Yes, provided you have a legitimate interest basis, the outreach is relevant to the recipient's professional role, you identify yourself clearly, and you include an opt-out mechanism.
GDPR does not prohibit cold B2B email. It requires that the data you use was collected lawfully and that you respect individuals' rights, including the right to object to direct marketing.
Do I need consent to cold email EU business contacts?
Not necessarily. Consent is one lawful basis under GDPR, but it is not the only one.
Legitimate interest is the basis most commonly used for B2B cold email and does not require prior consent.
You do need to be able to demonstrate that your legitimate interest outweighs the individual's privacy interests, which is why relevance and targeted outreach matter more than volume.
What is a Data Processing Agreement and do I need one?
A Data Processing Agreement is a contract between you and any third party that processes personal data on your behalf.
Under GDPR, having a DPA in place with your data vendors is a legal requirement, not optional. If a vendor declines to sign a DPA or cannot provide one, you should not use them for EU contact data.
How do I handle opt-out requests under GDPR?
When someone opts out or objects to direct marketing, you must stop contacting them immediately and add them to a suppression list.
The suppression list should be applied to all future campaigns, not just the current one. Under GDPR, you are required to retain the suppression record so that the person is not accidentally re-added to a future list.
Is building a list from LinkedIn GDPR-compliant?

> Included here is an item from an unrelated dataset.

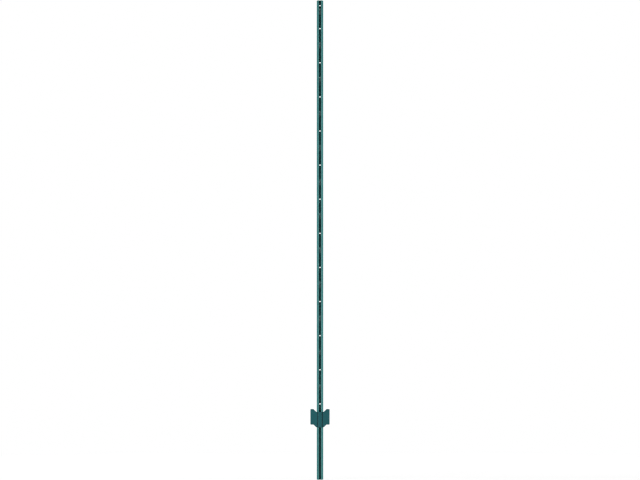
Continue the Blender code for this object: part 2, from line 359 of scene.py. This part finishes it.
class Channel:
    """The rolled channel, with its holes, windows and lugs, as one sheet."""

    def __init__(self):
        self.sheet = Sheet()
        self.columns = channel_columns()
        self.first_web = nearest([point.x for point, _ in self.columns], -WEB_FLAT)
        self.last_web = self.first_web + len(WEB_COLUMNS) - 1
        hole_boxes = opening_boxes("top_hole") + opening_boxes("hole_")
        self.holes = [(low[2] + high[2]) / 2 for low, high in hole_boxes]
        self.floors = [low[2] - OPENING_ABOVE_WINDOW_FLOOR for low, _ in opening_boxes("lug_gap")]
        self.grid = {}
        self.rows = self.list_rows()

    def list_rows(self):
        """The heights at which faces meet, from the foot to the top."""
        rows = {0.0, END_ZONE, POST_LENGTH - END_ZONE, POST_LENGTH}
        for height in self.holes:
            for step in range(HOLE_SIDE_STEPS + 1):
                rows.add(height + HOLE_PATCH * (2 * step / HOLE_SIDE_STEPS - 1))
        for floor in self.floors:
            rows |= {floor, floor + WINDOW_HEIGHT - WINDOW_CORNER_RADIUS, floor + WINDOW_HEIGHT}
        return sorted(rows)

    def zone(self, low, high):
        """What the web holds between two rows: a hole, a window or nothing."""
        middle = (low + high) / 2
        if any(abs(middle - height) < HOLE_PATCH for height in self.holes):
            return "hole"
        if any(floor < middle < floor + WINDOW_HEIGHT for floor in self.floors):
            return "window"
        return "plain"

    def vertex(self, row, column):
        """The point where a row meets a column, made when it is first asked for."""
        if (row, column) not in self.grid:
            point, half = self.columns[column]
            height = self.rows[row]
            edge = PUNCHED_EDGE
            if row == 0:
                height = end_rise(point.x)
                edge = CUT_EDGE
            if row == len(self.rows) - 1:
                height = POST_LENGTH - end_rise(point.x)
                edge = CUT_EDGE
            if column in (0, len(self.columns) - 1):
                edge = ROLLED_EDGE
            place = Vector((point.x, point.y, height))
            self.grid[row, column] = self.sheet.add(place, Vector((half.x, half.y, 0)), edge)
        return self.grid[row, column]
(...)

Generally yes, for relevant B2B outreach to business contacts using the legitimate interest basis.
LinkedIn profiles are publicly available on a professional platform, and processing that data for relevant business outreach sits within what GDPR allows.
The key requirements remain the same: relevance, clear identification, an easy opt-out, and prompt processing of any opt-out requests. Tools like Evaboot that pull data live from LinkedIn rather than storing it in a third-party database carry the cleanest compliance posture for this approach.